### DIRECTIONS FOR THIS TASK
Output all the material that follows, exactly as given.

# start of GIVEN INFORMATION

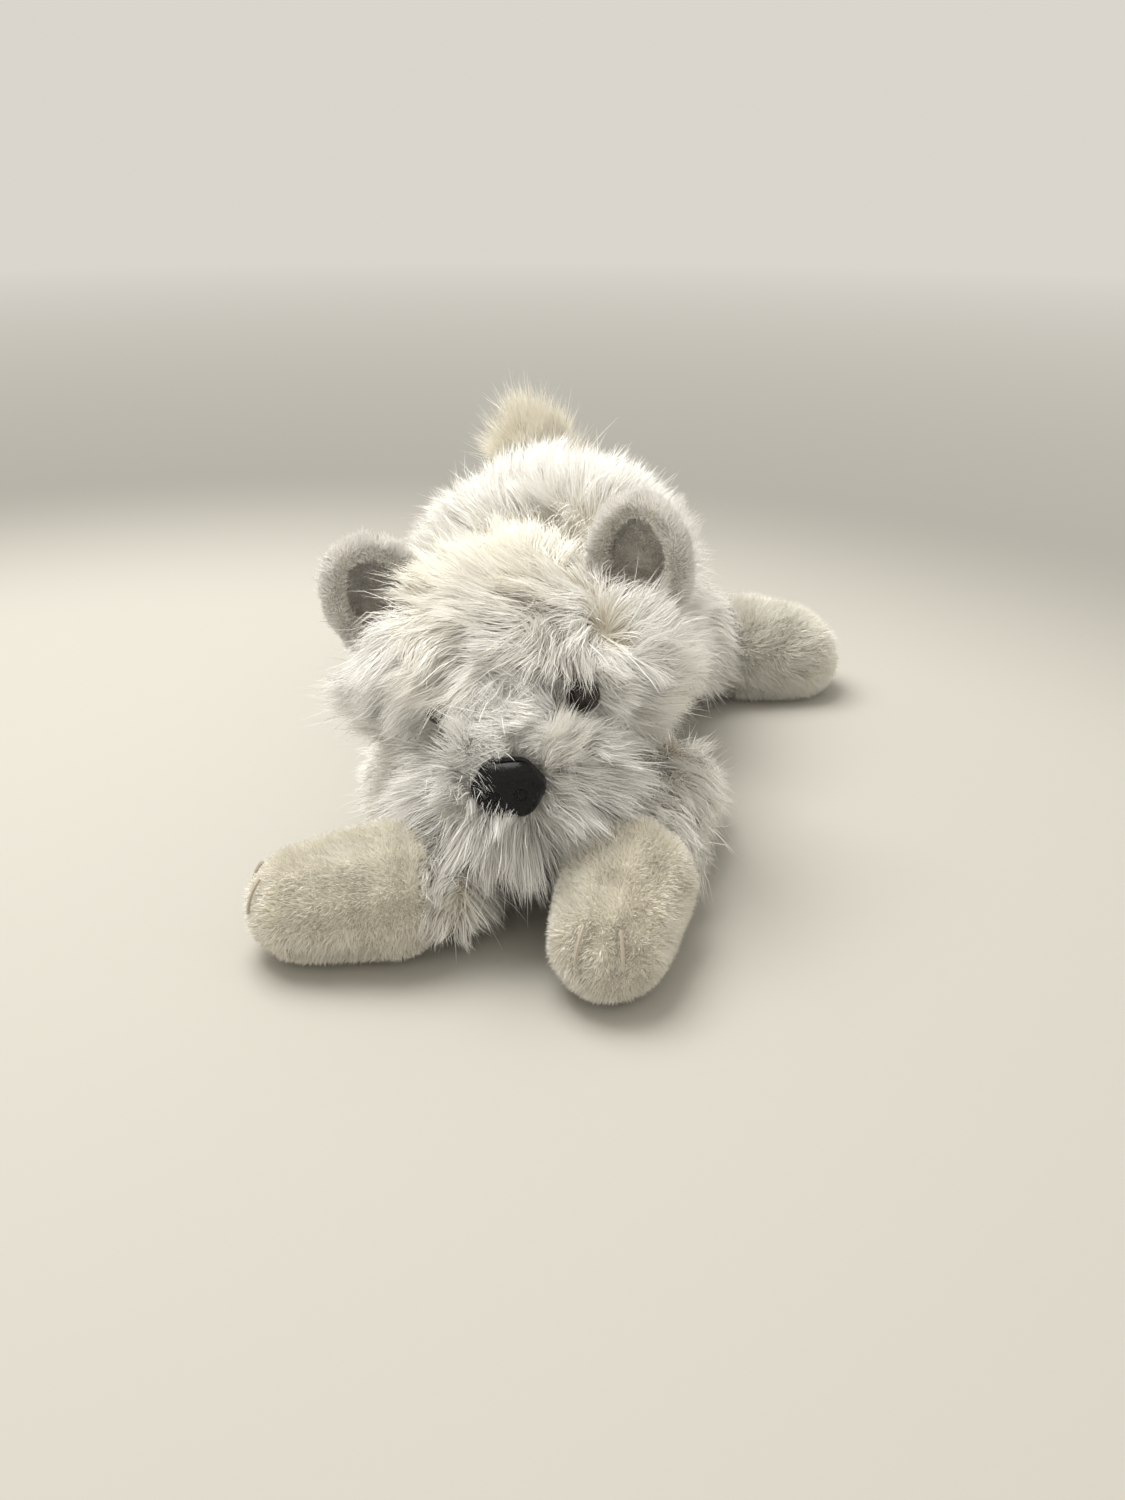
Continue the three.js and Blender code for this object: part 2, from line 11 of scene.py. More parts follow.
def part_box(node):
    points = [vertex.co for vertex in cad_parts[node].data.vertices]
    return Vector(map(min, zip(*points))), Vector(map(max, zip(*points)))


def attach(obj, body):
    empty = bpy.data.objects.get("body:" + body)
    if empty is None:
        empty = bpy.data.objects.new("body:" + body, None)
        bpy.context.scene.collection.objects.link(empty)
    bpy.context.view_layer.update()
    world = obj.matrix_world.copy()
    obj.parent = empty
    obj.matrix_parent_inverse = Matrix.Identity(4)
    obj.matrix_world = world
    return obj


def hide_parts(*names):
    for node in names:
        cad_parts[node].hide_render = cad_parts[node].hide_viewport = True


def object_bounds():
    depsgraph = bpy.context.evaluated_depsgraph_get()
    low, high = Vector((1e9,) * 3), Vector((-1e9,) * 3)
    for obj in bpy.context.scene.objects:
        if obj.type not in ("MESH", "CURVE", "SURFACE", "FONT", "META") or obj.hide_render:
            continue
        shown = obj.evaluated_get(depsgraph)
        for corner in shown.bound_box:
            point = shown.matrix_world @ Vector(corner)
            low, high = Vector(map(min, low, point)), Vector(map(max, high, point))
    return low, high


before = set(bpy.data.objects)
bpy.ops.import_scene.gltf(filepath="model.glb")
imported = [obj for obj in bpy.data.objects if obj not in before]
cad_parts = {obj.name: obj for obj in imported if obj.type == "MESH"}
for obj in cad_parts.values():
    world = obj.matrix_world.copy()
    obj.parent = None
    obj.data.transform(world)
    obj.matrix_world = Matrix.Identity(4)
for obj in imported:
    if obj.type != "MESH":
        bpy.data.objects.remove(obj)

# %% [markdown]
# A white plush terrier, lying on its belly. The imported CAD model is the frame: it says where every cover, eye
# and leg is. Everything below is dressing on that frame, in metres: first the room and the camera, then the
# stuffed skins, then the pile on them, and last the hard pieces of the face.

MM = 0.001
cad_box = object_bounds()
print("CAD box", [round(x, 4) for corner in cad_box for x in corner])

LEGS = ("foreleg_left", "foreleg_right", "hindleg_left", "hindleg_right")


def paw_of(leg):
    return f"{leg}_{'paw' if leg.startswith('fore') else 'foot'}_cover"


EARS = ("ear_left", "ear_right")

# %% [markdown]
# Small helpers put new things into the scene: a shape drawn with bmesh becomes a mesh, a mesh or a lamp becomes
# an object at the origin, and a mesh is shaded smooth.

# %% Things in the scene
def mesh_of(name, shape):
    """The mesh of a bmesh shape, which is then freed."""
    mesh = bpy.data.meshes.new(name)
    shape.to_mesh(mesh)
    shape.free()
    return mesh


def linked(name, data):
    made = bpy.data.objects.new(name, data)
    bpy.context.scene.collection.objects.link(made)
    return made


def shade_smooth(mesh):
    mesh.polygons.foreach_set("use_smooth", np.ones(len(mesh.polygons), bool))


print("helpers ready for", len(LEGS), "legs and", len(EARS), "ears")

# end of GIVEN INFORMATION

### FULL RESPONSE
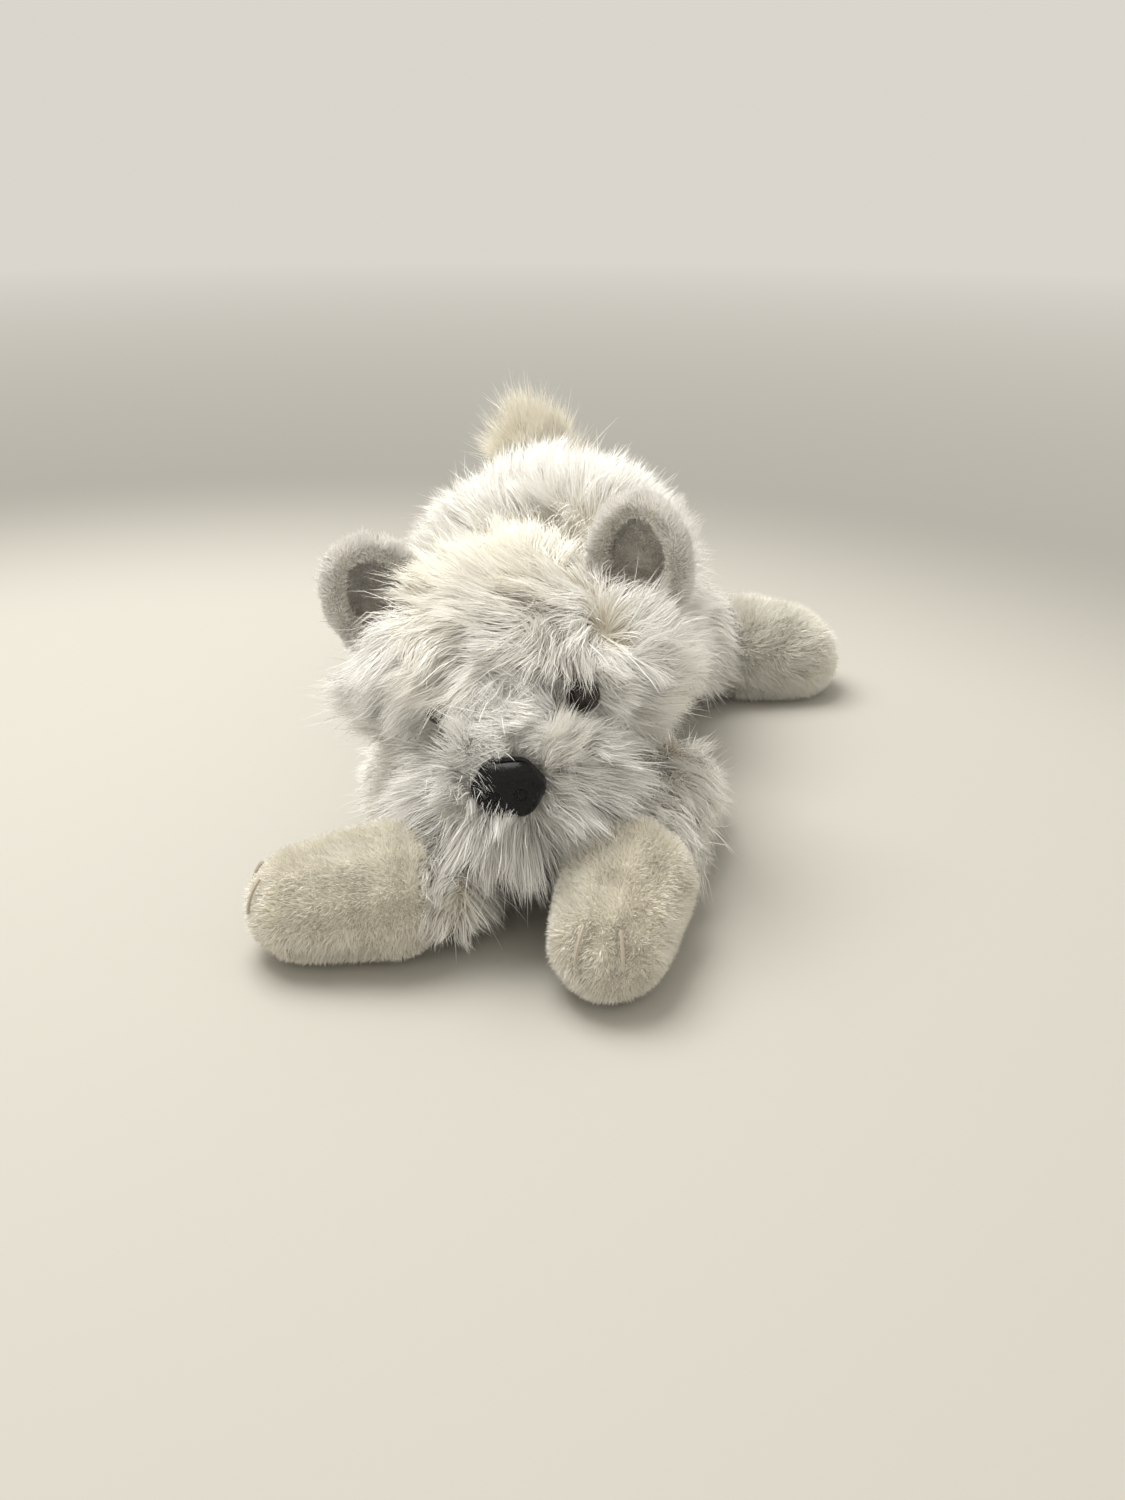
Continue the three.js and Blender code for this object: part 2, from line 11 of scene.py. More parts follow.
def part_box(node):
    points = [vertex.co for vertex in cad_parts[node].data.vertices]
    return Vector(map(min, zip(*points))), Vector(map(max, zip(*points)))


def attach(obj, body):
    empty = bpy.data.objects.get("body:" + body)
    if empty is None:
        empty = bpy.data.objects.new("body:" + body, None)
        bpy.context.scene.collection.objects.link(empty)
    bpy.context.view_layer.update()
    world = obj.matrix_world.copy()
    obj.parent = empty
    obj.matrix_parent_inverse = Matrix.Identity(4)
    obj.matrix_world = world
    return obj


def hide_parts(*names):
    for node in names:
        cad_parts[node].hide_render = cad_parts[node].hide_viewport = True


def object_bounds():
    depsgraph = bpy.context.evaluated_depsgraph_get()
    low, high = Vector((1e9,) * 3), Vector((-1e9,) * 3)
    for obj in bpy.context.scene.objects:
        if obj.type not in ("MESH", "CURVE", "SURFACE", "FONT", "META") or obj.hide_render:
            continue
        shown = obj.evaluated_get(depsgraph)
        for corner in shown.bound_box:
            point = shown.matrix_world @ Vector(corner)
            low, high = Vector(map(min, low, point)), Vector(map(max, high, point))
    return low, high


before = set(bpy.data.objects)
bpy.ops.import_scene.gltf(filepath="model.glb")
imported = [obj for obj in bpy.data.objects if obj not in before]
cad_parts = {obj.name: obj for obj in imported if obj.type == "MESH"}
for obj in cad_parts.values():
    world = obj.matrix_world.copy()
    obj.parent = None
    obj.data.transform(world)
    obj.matrix_world = Matrix.Identity(4)
for obj in imported:
    if obj.type != "MESH":
        bpy.data.objects.remove(obj)

# %% [markdown]
# A white plush terrier, lying on its belly. The imported CAD model is the frame: it says where every cover, eye
# and leg is. Everything below is dressing on that frame, in metres: first the room and the camera, then the
# stuffed skins, then the pile on them, and last the hard pieces of the face.

MM = 0.001
cad_box = object_bounds()
print("CAD box", [round(x, 4) for corner in cad_box for x in corner])

LEGS = ("foreleg_left", "foreleg_right", "hindleg_left", "hindleg_right")


def paw_of(leg):
    return f"{leg}_{'paw' if leg.startswith('fore') else 'foot'}_cover"


EARS = ("ear_left", "ear_right")

# %% [markdown]
# Small helpers put new things into the scene: a shape drawn with bmesh becomes a mesh, a mesh or a lamp becomes
# an object at the origin, and a mesh is shaded smooth.

# %% Things in the scene
def mesh_of(name, shape):
    """The mesh of a bmesh shape, which is then freed."""
    mesh = bpy.data.meshes.new(name)
    shape.to_mesh(mesh)
    shape.free()
    return mesh


def linked(name, data):
    made = bpy.data.objects.new(name, data)
    bpy.context.scene.collection.objects.link(made)
    return made


def shade_smooth(mesh):
    mesh.polygons.foreach_set("use_smooth", np.ones(len(mesh.polygons), bool))


print("helpers ready for", len(LEGS), "legs and", len(EARS), "ears")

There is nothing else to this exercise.